Begin Data excerpt
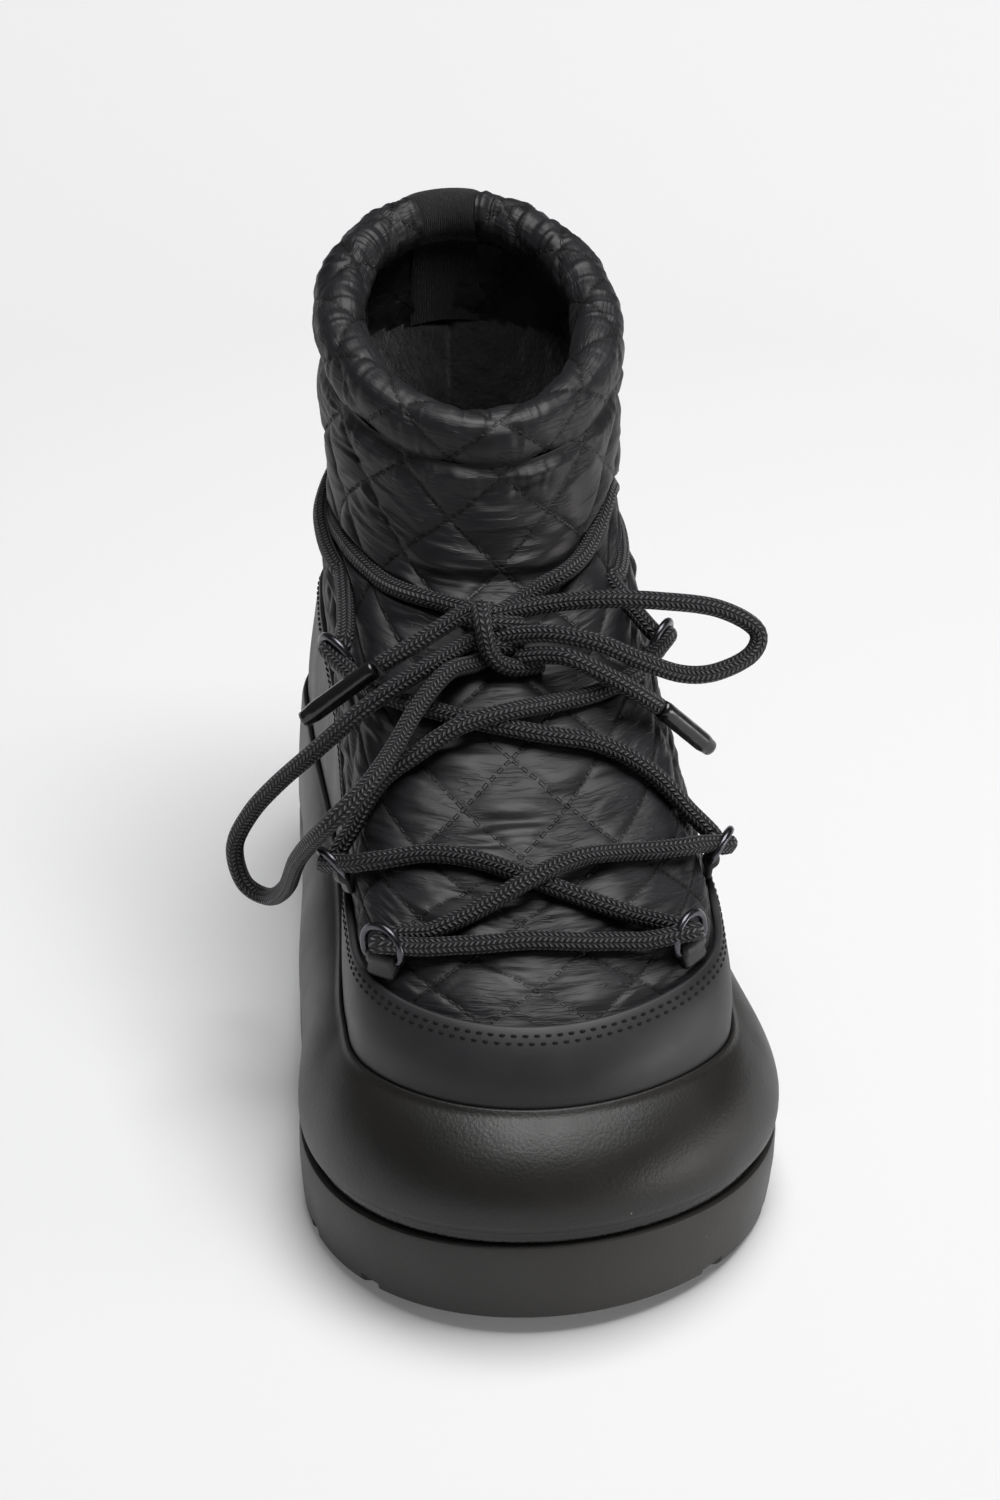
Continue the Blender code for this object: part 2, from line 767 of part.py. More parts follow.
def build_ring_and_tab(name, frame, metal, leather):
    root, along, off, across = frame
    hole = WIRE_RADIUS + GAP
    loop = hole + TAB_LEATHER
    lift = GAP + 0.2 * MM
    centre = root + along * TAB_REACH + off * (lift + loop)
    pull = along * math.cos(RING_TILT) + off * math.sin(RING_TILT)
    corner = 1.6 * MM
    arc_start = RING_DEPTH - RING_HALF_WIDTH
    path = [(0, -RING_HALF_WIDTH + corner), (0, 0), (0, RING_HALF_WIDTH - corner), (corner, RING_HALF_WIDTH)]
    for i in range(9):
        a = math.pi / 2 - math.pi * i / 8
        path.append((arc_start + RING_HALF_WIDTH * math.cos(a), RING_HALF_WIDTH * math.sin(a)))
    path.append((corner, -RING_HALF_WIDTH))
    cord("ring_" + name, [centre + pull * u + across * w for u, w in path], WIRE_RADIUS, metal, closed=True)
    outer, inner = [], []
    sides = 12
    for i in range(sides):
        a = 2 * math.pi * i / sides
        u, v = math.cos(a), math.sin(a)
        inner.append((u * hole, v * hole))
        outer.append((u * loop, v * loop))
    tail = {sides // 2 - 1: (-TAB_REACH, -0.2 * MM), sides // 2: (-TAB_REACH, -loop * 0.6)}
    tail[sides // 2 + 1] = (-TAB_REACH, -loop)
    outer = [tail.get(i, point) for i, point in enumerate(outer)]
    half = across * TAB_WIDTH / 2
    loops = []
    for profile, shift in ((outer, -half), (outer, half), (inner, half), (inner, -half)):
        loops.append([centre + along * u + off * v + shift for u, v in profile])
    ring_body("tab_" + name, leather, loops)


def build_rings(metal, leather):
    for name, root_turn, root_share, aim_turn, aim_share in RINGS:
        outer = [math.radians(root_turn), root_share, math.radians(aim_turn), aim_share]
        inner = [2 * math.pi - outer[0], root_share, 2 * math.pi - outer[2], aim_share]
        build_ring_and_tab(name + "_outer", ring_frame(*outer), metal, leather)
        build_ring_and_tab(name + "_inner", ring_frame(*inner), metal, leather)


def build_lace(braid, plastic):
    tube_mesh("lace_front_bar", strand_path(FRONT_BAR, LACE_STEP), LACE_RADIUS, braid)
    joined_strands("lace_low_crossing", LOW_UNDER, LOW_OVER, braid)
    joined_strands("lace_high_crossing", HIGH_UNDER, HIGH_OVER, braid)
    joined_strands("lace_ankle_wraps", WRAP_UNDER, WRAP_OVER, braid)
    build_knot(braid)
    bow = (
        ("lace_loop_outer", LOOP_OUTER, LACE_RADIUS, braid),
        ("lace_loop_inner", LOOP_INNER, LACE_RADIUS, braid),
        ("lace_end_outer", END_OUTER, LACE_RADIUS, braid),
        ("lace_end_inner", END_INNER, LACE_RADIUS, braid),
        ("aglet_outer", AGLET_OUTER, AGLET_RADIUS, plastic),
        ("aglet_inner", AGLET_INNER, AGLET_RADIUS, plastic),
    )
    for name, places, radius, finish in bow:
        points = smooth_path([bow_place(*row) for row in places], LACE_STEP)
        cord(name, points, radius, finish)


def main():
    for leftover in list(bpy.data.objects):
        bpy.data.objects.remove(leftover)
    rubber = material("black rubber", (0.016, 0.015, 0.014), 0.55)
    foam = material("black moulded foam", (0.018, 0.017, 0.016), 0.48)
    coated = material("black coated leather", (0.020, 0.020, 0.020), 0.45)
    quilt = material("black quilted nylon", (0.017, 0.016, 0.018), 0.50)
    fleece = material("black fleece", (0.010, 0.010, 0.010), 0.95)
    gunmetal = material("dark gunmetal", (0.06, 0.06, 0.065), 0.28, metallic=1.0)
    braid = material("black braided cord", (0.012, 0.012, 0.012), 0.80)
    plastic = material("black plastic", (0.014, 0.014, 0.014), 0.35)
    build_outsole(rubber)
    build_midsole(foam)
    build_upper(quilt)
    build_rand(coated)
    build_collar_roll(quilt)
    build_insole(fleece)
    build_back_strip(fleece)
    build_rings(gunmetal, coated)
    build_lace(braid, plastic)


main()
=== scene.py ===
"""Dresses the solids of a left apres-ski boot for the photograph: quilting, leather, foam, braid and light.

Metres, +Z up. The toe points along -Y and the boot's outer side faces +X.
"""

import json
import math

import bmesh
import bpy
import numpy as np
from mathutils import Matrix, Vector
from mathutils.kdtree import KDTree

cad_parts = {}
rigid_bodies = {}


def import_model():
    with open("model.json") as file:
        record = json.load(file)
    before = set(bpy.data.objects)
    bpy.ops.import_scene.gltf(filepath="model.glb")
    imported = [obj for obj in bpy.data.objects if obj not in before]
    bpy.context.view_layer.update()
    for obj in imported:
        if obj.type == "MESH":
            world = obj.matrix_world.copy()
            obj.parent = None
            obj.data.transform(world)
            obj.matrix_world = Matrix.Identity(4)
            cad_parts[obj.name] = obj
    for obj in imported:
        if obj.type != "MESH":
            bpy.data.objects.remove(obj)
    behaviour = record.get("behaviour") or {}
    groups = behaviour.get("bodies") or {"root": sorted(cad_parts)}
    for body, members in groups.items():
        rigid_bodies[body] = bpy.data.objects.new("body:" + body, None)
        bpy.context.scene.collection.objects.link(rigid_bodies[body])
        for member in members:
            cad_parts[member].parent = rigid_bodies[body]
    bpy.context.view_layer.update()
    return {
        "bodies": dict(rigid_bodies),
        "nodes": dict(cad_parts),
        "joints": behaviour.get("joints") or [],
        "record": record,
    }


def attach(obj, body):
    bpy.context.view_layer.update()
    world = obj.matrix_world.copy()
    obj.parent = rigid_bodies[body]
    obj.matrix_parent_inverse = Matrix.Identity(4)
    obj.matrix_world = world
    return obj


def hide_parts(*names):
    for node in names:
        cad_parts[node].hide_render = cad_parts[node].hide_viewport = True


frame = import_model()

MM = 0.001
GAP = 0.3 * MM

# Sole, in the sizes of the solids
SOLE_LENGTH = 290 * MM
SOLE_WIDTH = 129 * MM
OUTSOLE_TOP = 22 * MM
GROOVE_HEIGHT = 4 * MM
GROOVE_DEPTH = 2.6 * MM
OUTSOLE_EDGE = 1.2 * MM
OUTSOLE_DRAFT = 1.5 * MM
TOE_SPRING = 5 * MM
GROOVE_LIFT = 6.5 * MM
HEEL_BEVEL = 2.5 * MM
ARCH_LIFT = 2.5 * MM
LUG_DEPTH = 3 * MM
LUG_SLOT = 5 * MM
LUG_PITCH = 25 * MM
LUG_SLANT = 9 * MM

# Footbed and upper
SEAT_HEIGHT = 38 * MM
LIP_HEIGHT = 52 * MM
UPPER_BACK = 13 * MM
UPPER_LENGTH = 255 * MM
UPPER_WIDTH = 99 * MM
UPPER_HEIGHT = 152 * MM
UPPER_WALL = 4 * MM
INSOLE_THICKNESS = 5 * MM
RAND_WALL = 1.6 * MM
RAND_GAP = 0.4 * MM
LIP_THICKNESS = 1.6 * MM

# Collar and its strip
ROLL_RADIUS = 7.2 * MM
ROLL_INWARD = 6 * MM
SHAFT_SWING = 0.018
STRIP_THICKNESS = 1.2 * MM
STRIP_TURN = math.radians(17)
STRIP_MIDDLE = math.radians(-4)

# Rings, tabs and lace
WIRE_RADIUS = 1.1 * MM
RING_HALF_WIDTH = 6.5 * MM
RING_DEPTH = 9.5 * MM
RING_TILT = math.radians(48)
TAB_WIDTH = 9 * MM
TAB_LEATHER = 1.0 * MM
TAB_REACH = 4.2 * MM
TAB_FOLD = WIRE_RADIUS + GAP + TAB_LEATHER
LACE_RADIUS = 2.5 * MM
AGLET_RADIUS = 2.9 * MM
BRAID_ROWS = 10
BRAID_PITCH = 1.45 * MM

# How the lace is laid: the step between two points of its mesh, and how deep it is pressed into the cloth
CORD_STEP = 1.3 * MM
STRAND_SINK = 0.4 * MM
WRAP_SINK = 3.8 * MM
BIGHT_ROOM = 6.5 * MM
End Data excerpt
- _Exercise objective_: Transcribe precisely the lines between the one that contains "build_outsole(rubber)" and the one that contains "obj.parent = rigid_bodies[body]", counting those two lines as part of the range.

- _Answer in full_:
    build_outsole(rubber)
    build_midsole(foam)
    build_upper(quilt)
    build_rand(coated)
    build_collar_roll(quilt)
    build_insole(fleece)
    build_back_strip(fleece)
    build_rings(gunmetal, coated)
    build_lace(braid, plastic)


main()
=== scene.py ===
"""Dresses the solids of a left apres-ski boot for the photograph: quilting, leather, foam, braid and light.

Metres, +Z up. The toe points along -Y and the boot's outer side faces +X.
"""

import json
import math

import bmesh
import bpy
import numpy as np
from mathutils import Matrix, Vector
from mathutils.kdtree import KDTree

cad_parts = {}
rigid_bodies = {}


def import_model():
    with open("model.json") as file:
        record = json.load(file)
    before = set(bpy.data.objects)
    bpy.ops.import_scene.gltf(filepath="model.glb")
    imported = [obj for obj in bpy.data.objects if obj not in before]
    bpy.context.view_layer.update()
    for obj in imported:
        if obj.type == "MESH":
            world = obj.matrix_world.copy()
            obj.parent = None
            obj.data.transform(world)
            obj.matrix_world = Matrix.Identity(4)
            cad_parts[obj.name] = obj
    for obj in imported:
        if obj.type != "MESH":
            bpy.data.objects.remove(obj)
    behaviour = record.get("behaviour") or {}
    groups = behaviour.get("bodies") or {"root": sorted(cad_parts)}
    for body, members in groups.items():
        rigid_bodies[body] = bpy.data.objects.new("body:" + body, None)
        bpy.context.scene.collection.objects.link(rigid_bodies[body])
        for member in members:
            cad_parts[member].parent = rigid_bodies[body]
    bpy.context.view_layer.update()
    return {
        "bodies": dict(rigid_bodies),
        "nodes": dict(cad_parts),
        "joints": behaviour.get("joints") or [],
        "record": record,
    }


def attach(obj, body):
    bpy.context.view_layer.update()
    world = obj.matrix_world.copy()
    obj.parent = rigid_bodies[body]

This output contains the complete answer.